Now, as Senator Vivienne Poy wryly remarked, the best-known Canadian in China is Dashan, aka Mark Rowswell of Ottawa, a popular comic actor on Chinese TV.
Similarly, Poy said, Chinese immigration to Canada has gone from the head tax phase of the 19th century, when the men who arrived as labourers could stay only if they paid for the privilege, to more recent times, when Chinese immigrants are generally assumed to be rich.
These dramatic changes were the backdrop for a symposium Nov. 1 to 3, organized with the McCord Museum, at which Concordia professors and students were prominent. The title was The Golden Mountain: Canada and China, Interconnected.
Art historian Loren Lerner, in a talk called The Massaging of a Canadian Memory, described the careful restoration by the Canadian government of Bethune’s family home in Gravenhurst, Ont., as “character dissonance,” because it was so unlike the man it was intended to commemorate.
Bethune’s father was a Presbyterian minister in a quiet, conservative town, exactly what the mercurial son wanted to leave behind. Becoming a controversial Communist battlefield doctor in Spain and China was as far from small-town Ontario as you could get in the 1930s, though he may have inherited his father’s evangelical impulse.

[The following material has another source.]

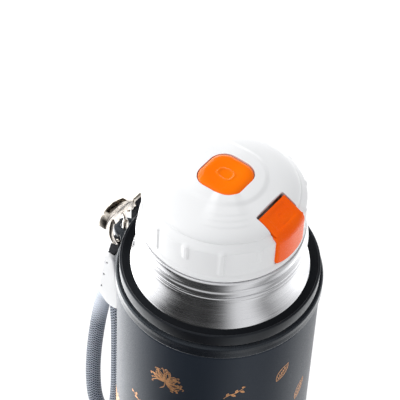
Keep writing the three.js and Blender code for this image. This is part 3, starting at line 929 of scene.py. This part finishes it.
def lock_faces():
    """Quads over the outside and the inside of the lock button, and round its rim."""
    stride = LOCK_ACROSS + 1
    inner = stride * (LOCK_ALONG + 1)
    faces = []
    for i in range(LOCK_ALONG):
        for k in range(LOCK_ACROSS):
            a = i * stride + k
            b = inner + a
            faces.append([a, a + 1, a + stride + 1, a + stride])
            faces.append([b, b + stride, b + stride + 1, b + 1])
    rim = [*range(stride), *(i * stride + LOCK_ACROSS for i in range(1, LOCK_ALONG + 1)),
           *(LOCK_ALONG * stride + k for k in range(LOCK_ACROSS - 1, -1, -1)),
           *(i * stride for i in range(LOCK_ALONG - 1, 0, -1))]
    faces += [[a, inner + a, inner + b, b] for a, b in zip(rim, [*rim[1:], rim[0]])]
    return faces


def lock_button():
    """A sloping top folded over the shoulder into a face that follows the skirt, about 2 mm thick."""
    path, run = lock_path()
    length = run[-1]
    outside, inside = [], []
    for i in range(LOCK_ALONG + 1):
        distance = length * i / LOCK_ALONG
        middle = on_path(path, run, distance)
        down = smoothstep(LOCK_TOP - 1.0, LOCK_TOP + 1.5, distance)
        inward = Vector((0, 0.3, -2.1)).lerp(Vector((0, 1.9, 0.25)), down)
        for k in range(LOCK_ACROSS + 1):
            point = lock_point(middle, distance, length, 2 * k / LOCK_ACROSS - 1)
            outside.append(point)
            inside.append(point + inward)
    button = add_mesh("lock_push", outside + inside, lock_faces(), 38)
    dress(button, ORANGE_DEEP, "lock_press_body", "lock_button")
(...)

Jesse Radz, who works at the McCord and is doing a Master’s degree in Concordia’s Religion Department on the subject of Jewish Montreal, told the audience about Morris “Two-Gun” Cohen, another famous Canadian in China during the same era.
Cohen had a wild life as a petty criminal, first in London’s rough east end and then in western Canada, where he developed Chinese-Canadian friends and learned a bit of the language. He went to China, becoming a bodyguard to the great popular leader Sun Yat-sen and a general in the army of Chiang Kai-chek. Radz says Cohen ended his days sitting in the lobby of Montreal’s Windsor Hotel, telling anyone who would listen about his adventurous life.
The conference included presentations by the following Concordians: art historian Alice Ming Wai Jim, art education professor David Pariser, artist Mary Sui Yee Wong, Chinese program coordinator Lian Duan, and musicians Kevin Austin and Tim Brady.
A number of Concordians were active in organizing this conference. They included Liselyn Adams (Office of the Provost) and Clarence Epstein (Office of the President), as well as Kimberley Manning (Political Science), who in the next two years expects to establish a centre for contemporary Chinese studies at Concordia, and Catherine MacKenzie (Art History), who is going to mount an exhibit in the FOFA Gallery related to Bethune.
In association with the City of Montreal, Concordia will spearhead key events in L’Année de Bethune, which will begin in the fall of 2008 with the completion of Phase I of Place Bethune and will end in the fall of 2009 with international events in Quartier Concordia marking the humanitarian’s death.